The reasons for this excellent performance are similar to the ones I listed for Azorius Control: Teferi is on the decline, and big spells (in this case, enormous Explosions fueled by Wilderness Reclamation) provide a way to go over the top of Food.



As long as Sultai Food remains the most popular build, Temur Reclamation seems particularly well-positioned. Since Wilderness Reclamation is neither a creature nor a planeswalker, Temur Reclamation has no non-Elk targets for Noxious Grasp, thereby potentially stranding dead cards in their hand in Game 1.

Finally, the main deck Aether Gusts and Mystical Disputes are not only ideal for the current metagame but also let you use Wilderness Reclamation mana during your opponent's turn. I expect that unless too many Food players switch to Bant, Temur Reclamation players can make deep runs at Mythic Championship VI. And who knows, there may be other deck archetypes that can tussle with Oko. We'll have to wait and find out.

Conclusion

Given the recent dominance and inherent power of Food—it's an Elk world we're living in—it is very well possible that no natural predator exists in Standard.

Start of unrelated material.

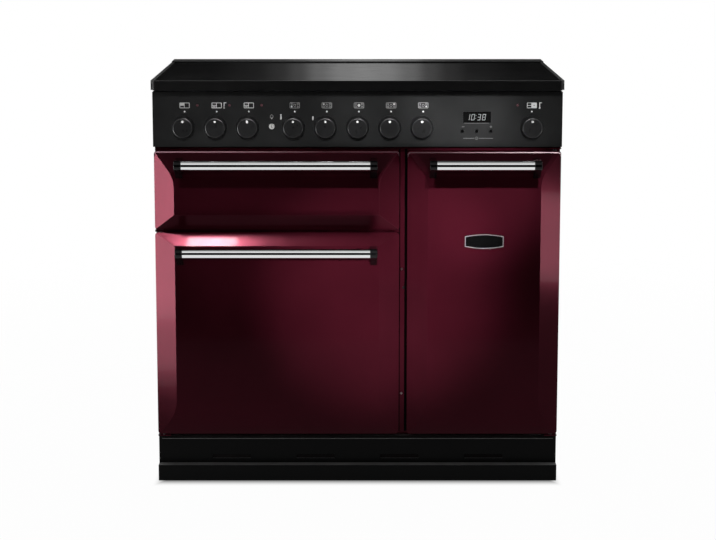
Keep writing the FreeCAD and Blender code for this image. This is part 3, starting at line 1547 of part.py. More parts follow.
def hob_frame():
    """The hob surround: a skirt, a rim, a ledge under the glass and a raised rear trim with vents."""
    over, skirt = size.cut_overrun, size.hob_skirt
    x, y = (-hob_half_width, hob_half_width), (hob_front, rear)
    body = new_body("hob_surround")
    slab = body_sketch(body, "hob_surround_plan", "XY_Plane", hob_bottom)
    draw_rectangle(slab, x, y)
    blank = pad(body, slab, size.hob_height)
    upright = [f"Edge{number}" for number, edge in enumerate(blank.Shape.Edges, start=1)
               if edge.BoundBox.ZLength > 0 and edge.CenterOfMass.y < 0
               and abs(edge.BoundBox.ZLength - edge.Length) < edge.BoundBox.ZLength / 2]
    corners = body.newObject("PartDesign::Fillet", "hob_surround_corners")
    corners.Base = (blank, upright)
    bind(corners, "Radius", size.hob_corner_radius)
    doc.recompute()
    trim_front = rear - size.hob_trim_depth
    step = block("hob_rim_step", (x[0] - over, x[1] + over), (y[0] - over, trim_front),
                 (rim_top, hob_top + over))
    hollow = block("hob_hollow", (x[0] + skirt, x[1] - skirt), (y[0] + skirt, y[1] - skirt),
                   (hob_bottom - over, ledge_bottom))
    glass_x, glass_y = glass_span()
    slack, ledge = size.glass_clearance, size.hob_ledge_width
    rebate = block("hob_rebate", (glass_x[0] - slack, glass_x[1] + slack),
                   (glass_y[0] - slack, glass_y[1]), (glass_bottom, hob_top + over))
    window = block("hob_window", (glass_x[0] + ledge, glass_x[1] - ledge),
                   (glass_y[0] + ledge, glass_y[1] - ledge), (ledge_bottom - over, hob_top + over))
    vents = [vent_slot(number) for number in range(VENT_SLOT_COUNT)]
    return without("hob_frame", body, [step, hollow, rebate, window] + vents)


def vent_slot(number):
    """One slot near the rear edge of the hob's rear trim."""
    centre = size.vent_slot_pitch * (number - (VENT_SLOT_COUNT - 1) / 2)
    half = size.vent_slot_length / 2
    back = rear - size.vent_slot_inset
    return block(f"vent_slot_{number}", (centre - half, centre + half), (back - size.vent_slot_width, back),
                 (ledge_bottom - size.cut_overrun, hob_top + size.cut_overrun))


def hob_glass():
    x, y = glass_span()
    body = new_body("hob_glass")
    outline = body_sketch(body, "hob_glass_plan", "XY_Plane", glass_bottom)
    draw_rectangle(outline, x, (y[0], y[1] - size.glass_clearance))
    pad(body, outline, size.glass_thickness)
    return body


def heater_floor_level():
    return glass_bottom - size.rest_clearance - size.heater_height


def hob_tray():
    """The sheet tray under the glass, hung by a flange between the casing and the hob frame."""
    fold, over = size.casing_sheet, size.cut_overrun
    floor = heater_floor_level()
    flange = size.tray_flange
    outer_x = half_width - size.loose_clearance
    y = (hob_front + size.hob_skirt + size.loose_clearance, rear - size.hob_trim_depth)
    pan_x = outer_x - flange
    pan_y = (y[0] + size.tray_front_inset, y[1] - flange)
    pan = block("hob_tray_pan", (-pan_x, pan_x), pan_y, (floor - fold, ledge_bottom))
    rim = block("hob_tray_rim", (-outer_x, outer_x), y, (casing_top, ledge_bottom))
    hollow = block("hob_tray_hollow", (fold - pan_x, pan_x - fold), (pan_y[0] + fold, pan_y[1] - fold),
                   (floor, ledge_bottom + over))
    return without("hob_tray", fused("hob_tray_blank", [pan, rim]), [hollow])


def hob_heaters():
    """Five radiant heater dishes on the tray, close under the glass."""
    x, y = glass_span()
    floor = heater_floor_level()
    top = floor + size.heater_height
    dishes = []
    for number, (x_share, y_share, radius_name) in enumerate(HEATER_PLACE_SHARES):
        centre = x[0] + (x[1] - x[0]) * x_share, y[0] + (y[1] - y[0]) * y_share
        radius = getattr(size, radius_name)
        dish = rod(f"heater_{number}_dish", "Z", radius, *centre, (floor, top))
        well = rod(f"heater_{number}_well", "Z", radius - size.heater_wall, *centre,
                   (floor + size.heater_floor, top + size.cut_overrun))
        dishes.append(without(f"heater_{number}", dish, [well]))
    return grouped("hob_heaters", dishes)


def terminal_box():
    """The supply terminal box on the rear panel with the gland that the supply lead passes through."""
    x, z = terminal_centre()
    half_x, half_z, wall = size.terminal_width / 2, size.terminal_height / 2, size.terminal_wall
    y = (rear_panel_front - size.terminal_depth, rear_panel_front)
    case = block("terminal_case", (x - half_x, x + half_x), y, (z - half_z, z + half_z))
    hollow = block("terminal_hollow", (x - half_x + wall, x + half_x - wall), (y[0] + wall, y[1] - wall),
                   (z - half_z + wall, z + half_z - wall))
    box = without("terminal_shell", case, [hollow])
    gland_y = (casing_rear - size.gland_length, casing_rear)
    gland = rod("gland_tube", "Y", size.gland_outer_radius, x, gland_y, z)
    bore = rod("gland_bore", "Y", size.gland_bore_radius, x,
               (gland_y[0] - size.cut_overrun, casing_rear + size.cut_overrun), z)
    return without("terminal_box", fused("terminal_blank", [box, gland]), [bore])


def all_pieces():
    pieces = side_panels() + [rear_panel(), front_frame(), base_frame(), levelling_feet(), plinth_panel()]
    pieces += [oven_liner(MAIN_CAVITY, True), oven_liner(TALL_CAVITY, True), grill_liner()]
    pieces += [insulation_wraps(), shelf_racks()] + oven_shelves() + [grill_pan(), grill_trivet()]
    pieces += [heating_elements(), fan_covers()]
    pieces += [grouped("fan_motors", [fan_motor(space) for space in (MAIN_CAVITY, TALL_CAVITY)])]
    pieces += [grouped("oven_lamps", [oven_lamp(space) for space in (MAIN_CAVITY, TALL_CAVITY)])]
    pieces += [grouped("door_gaskets", [door_gasket(space) for space in (MAIN_CAVITY, TALL_CAVITY)])]
    pieces += [terminal_box(), control_panel(), control_switches(), clock_module(), neon_lamps()]
    pieces += [hob_frame(), hob_glass(), hob_tray(), hob_heaters()]
    for leaf in (GRILL_DOOR, MAIN_DOOR, TALL_DOOR):
        pieces += [door_outer(leaf), door_inner(leaf)]
    pieces += handle(GRILL_DOOR, "grill_handle_bar", "grill_handle_ends", size.long_handle_span,
                     size.upper_handle_drop)
    pieces += handle(MAIN_DOOR, "main_handle_bar", "main_handle_ends", size.long_handle_span,
                     size.lower_handle_drop)
    pieces += handle(TALL_DOOR, "tall_handle_bar", "tall_handle_ends", size.short_handle_span,
                     size.upper_handle_drop)
    pieces.append(badge_plate())
    pieces += [knob(name, x) for name, x in knob_places()]
    pieces.append(push_button("light_button", light_button_x(), knob_level + size.light_button_rise,
                              size.light_button_radius, size.light_button_proud))
    pieces += [push_button(name, x, z, size.clock_button_radius, size.clock_button_proud)
               for name, x, z in clock_button_places()]
    pieces += [oven_fan("main_oven_fan", MAIN_CAVITY), oven_fan("tall_oven_fan", TALL_CAVITY)]
    pieces += [rear_roller("rear_roller_left", -1), rear_roller("rear_roller_right", 1)]
    return pieces


def check_and_write(pieces):
    """Stop at any failed object, then write one file for each node."""
    doc.recompute()
    for item in doc.Objects:
        if {"Invalid", "Error"} & set(item.State):
            raise RuntimeError(f"{item.Name} failed: {item.State}")
    for piece in pieces:
        if piece.Shape.isNull() or not piece.Shape.isValid() or not piece.Shape.Solids:
            raise RuntimeError(f"{piece.Label} has no valid solid")
    os.makedirs("parts", exist_ok=True)
    for piece in pieces:
        piece.Shape.exportStep(f"parts/{piece.Label}.step")
        print(f"{piece.Label}: {len(piece.Shape.Solids)} solid(s), {piece.Shape.Volume / 1000:.1f} cm3")
    print(f"{len(pieces)} nodes")


check_and_write(all_pieces())
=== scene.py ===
import json
import math

import bmesh
import bpy
from mathutils import Matrix, Vector


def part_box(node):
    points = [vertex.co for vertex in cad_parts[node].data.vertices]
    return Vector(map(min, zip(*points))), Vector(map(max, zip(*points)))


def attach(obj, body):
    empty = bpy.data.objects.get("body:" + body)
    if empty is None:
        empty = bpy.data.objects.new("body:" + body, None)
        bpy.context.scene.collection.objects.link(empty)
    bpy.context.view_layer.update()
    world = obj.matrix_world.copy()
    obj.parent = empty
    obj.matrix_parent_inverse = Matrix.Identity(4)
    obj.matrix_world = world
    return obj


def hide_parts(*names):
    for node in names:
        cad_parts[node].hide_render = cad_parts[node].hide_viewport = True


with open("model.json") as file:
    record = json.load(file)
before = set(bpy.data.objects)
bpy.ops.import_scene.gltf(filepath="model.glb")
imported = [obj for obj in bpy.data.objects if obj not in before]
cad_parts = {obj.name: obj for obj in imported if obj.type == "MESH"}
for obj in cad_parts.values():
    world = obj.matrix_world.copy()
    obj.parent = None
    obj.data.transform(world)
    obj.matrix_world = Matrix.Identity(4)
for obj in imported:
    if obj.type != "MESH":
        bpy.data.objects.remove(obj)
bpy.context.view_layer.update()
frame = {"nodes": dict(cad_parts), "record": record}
nodes = frame["nodes"]
MM = 0.001


def dress(piece, material):
    piece.data.materials.clear()
    piece.data.materials.append(material)


# Materials

# Nearly all of a noise texture's values lie between these two levels.
NOISE_SPAN = (0.3, 0.7)


def grey(level):
    return (level, level, level)


def shade(colour, factor):
    return tuple(channel * factor for channel in colour)


def add_node(tree, kind, links=None, **settings):
    """A shader node whose sockets are each linked to another socket or set to a value."""
    made = tree.nodes.new(kind)
    for key, value in settings.items():
        setattr(made, key, value)
    for socket, source in (links or {}).items():
        if isinstance(source, bpy.types.NodeSocket):
            tree.links.new(source, made.inputs[socket])
        else:
            made.inputs[socket].default_value = source
    return made


def set_stops(ramp, stops):
    """Gives a colour ramp its stops, each a position and a colour."""
    elements = ramp.color_ramp.elements
    while len(elements) < len(stops):
        elements.new(1.0)
    for element, (position, colour) in zip(elements, stops):
        element.position = position
        element.color = (*colour, 1.0)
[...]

Oko might prove too oppressive, and maybe none of the Mythic Championship VI competitors will find a reliable way to decisively beat the Oko decks. I have to acknowledge that possibility.

But I still have hope.

A lot of experienced deck builders are qualified for the event, and they have had the time and incentive to break the format. If there is a way to beat Food, we will see it in Richmond for sure. With that in mind, I am genuinely excited to find out what the metagame will look like, what kind of spice will show up, and who will emerge victorious. Will it be Azorius Control? Temur Reclamation? Or something else entirely?

Decklists are due on Wednesday November 6, and they will all be posted on Friday along with my metagame analysis. We'll all be watching what happens at Mythic Championship VI on twitch.tv/magic beginning Friday, November 8 at 9 a.m. EST / 6 a.m PST / 2 p.m. UTC.